- **Exercise instructions**:
Go through the entries and say how many lines contain the string "More". The number is the whole answer.

- **Supplied material**:
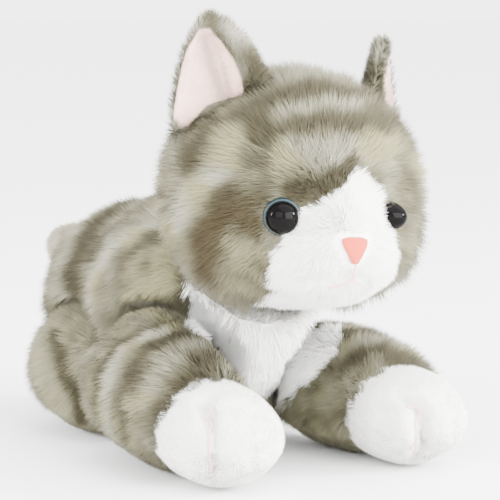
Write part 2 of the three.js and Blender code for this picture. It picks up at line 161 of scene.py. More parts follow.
def soft_body(name, names, voxel, inset, seams=(), cap=3.0, pressure=4.0, seam_depth=1.0, clefts=()):
    """One closed, stuffed cover in place of these CAD nodes.

    It is remeshed, drawn in by the pile's depth, filled by a short cloth simulation that is held at the seams,
    and subdivided. Seams and clefts are sunk at the end.
    """
    bm = bmesh.new()
    for n in names:
        bm.from_mesh(NODES[n].data)
    bmesh.ops.remove_doubles(bm, verts=bm.verts, dist=1e-5)
    me = bpy.data.meshes.new(name)
    bm.to_mesh(me)
    bm.free()
    o = bpy.data.objects.new(name, me)
    bpy.context.scene.collection.objects.link(o)
    m = o.modifiers.new("remesh", "REMESH")
    m.mode, m.voxel_size, m.use_smooth_shade = "VOXEL", voxel / 1000, True
    evaluated(o)
    # the largest shell only
    bm = bmesh.new()
    bm.from_mesh(o.data)
    seen, shells = set(), []
    for v in bm.verts:
        if v in seen:
            continue
        stack, shell = [v], []
        seen.add(v)
        while stack:
            a = stack.pop()
            shell.append(a)
            for e in a.link_edges:
                b = e.other_vert(a)
                if b not in seen:
                    seen.add(b)
                    stack.append(b)
        shells.append(shell)
    shells.sort(key=len)
    for shell in shells[:-1]:
        bmesh.ops.delete(bm, geom=shell, context="VERTS")
    for _ in range(3):
        bmesh.ops.smooth_vert(
            bm, verts=bm.verts, factor=0.5, use_axis_x=True, use_axis_y=True, use_axis_z=True
        )
    bm.to_mesh(o.data)
    bm.free()
    o.data.update()
    start = coords(o.data) - normals(o.data) * inset
    set_coords(o.data, start)
    # distance to the nearest seam, from the two nearest panels
    trees = [tree([n]) for n in seams]
    gap = seam_gap(start, trees)
    pins = o.vertex_groups.new(name="pins")
    held = np.clip(1.1 - gap / voxel, 0, 1) * 0.9
    for i in np.nonzero(held > 0.02)[0]:
        pins.add([int(i)], float(held[i]), "REPLACE")
    c = o.modifiers.new("cloth", "CLOTH")
    s = c.settings
    s.quality, s.mass = 6, 0.25
    s.tension_stiffness = s.compression_stiffness = 18
    s.shear_stiffness, s.bending_stiffness = 8, 1.0
    s.use_pressure, s.uniform_pressure_force = True, pressure
    s.effector_weights.gravity = 0
    s.vertex_group_mass = "pins"
    c.collision_settings.use_collision = False
    c.collision_settings.use_self_collision = False
    scene = bpy.context.scene
    for f in range(1, SIM_FRAMES + 1):
        scene.frame_set(f)
    dg = bpy.context.evaluated_depsgraph_get()
    done = bpy.data.meshes.new_from_object(o.evaluated_get(dg), depsgraph=dg)
    move = coords(done) - start
    o.modifiers.clear()
    o.vertex_groups.clear()
    scene.frame_set(1)
    size = np.linalg.norm(move, axis=1, keepdims=True)
    move *= np.minimum(1, cap / np.maximum(size, 1e-9))
    p = start + move
    p[:, 2] = np.maximum(p[:, 2], 0.8)
    set_coords(o.data, p)
    o.modifiers.new("fine", "SUBSURF").levels = 1
    evaluated(o)
    p = coords(o.data)
    gap = seam_gap(p, trees)
    sunk = seam_depth * np.exp(-((gap / SEAM_WIDTH) ** 2))
    for depth, width, points in clefts:
        sunk += depth * np.exp(-((to_line(p, points) / width) ** 2))
    p -= normals(o.data) * sunk[:, None]
    p[:, 2] = np.maximum(p[:, 2], 0.6)
    set_coords(o.data, p)
    o.data.polygons.foreach_set("use_smooth", np.ones(len(o.data.polygons), bool))
    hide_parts(*names)
    return o


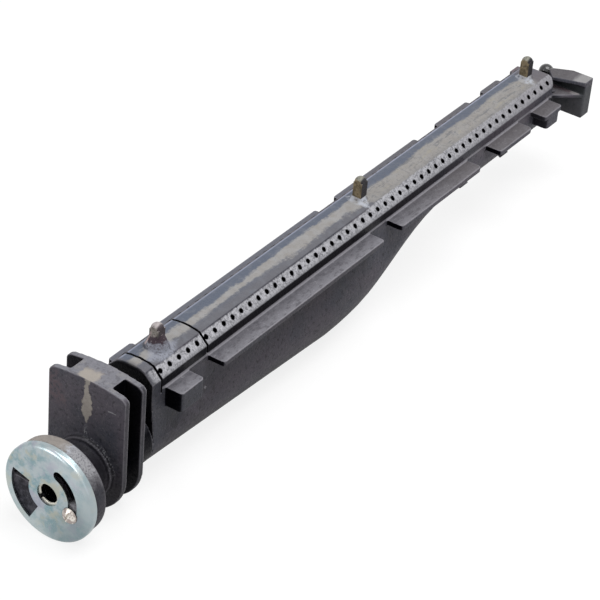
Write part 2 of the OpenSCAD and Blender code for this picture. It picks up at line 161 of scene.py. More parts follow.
# Colours of the shutter, the screw and the pegs
ZINC_DEEP = (0.215, 0.315, 0.345)
ZINC_PALE = (0.39, 0.445, 0.465)
ZINC_STRAW = (0.40, 0.40, 0.33)
ZINC_LILAC = (0.34, 0.33, 0.40)
ZINC_FLECK = (0.47, 0.49, 0.46)
# Painted shade and painted highlights of the shutter's face
ZINC_SHADE = (0.19, 0.235, 0.245)
ZINC_HIGHLIGHT_LOW_LEFT = (0.50, 0.56, 0.56)
ZINC_HIGHLIGHT_HIGH_RIGHT = (0.50, 0.56, 0.58)
NICKEL_DARK = (0.34, 0.29, 0.27)
NICKEL_BRIGHT = (0.72, 0.68, 0.62)
BRASSY_PEG = {
    "face": (0.26, 0.205, 0.125), "shade": (0.015, 0.015, 0.022), "cap": (0.24, 0.235, 0.20),
}
GREY_PEG = {
    "face": (0.34, 0.31, 0.28), "shade": (0.045, 0.034, 0.04), "cap": (0.42, 0.38, 0.38),
    "cone_foot": 52.0,
}

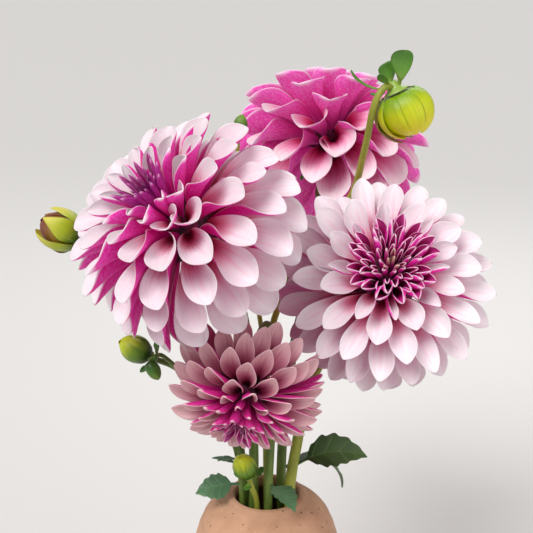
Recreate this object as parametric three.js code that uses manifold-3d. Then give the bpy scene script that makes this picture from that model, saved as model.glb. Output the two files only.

- **Response to the exercise**:
2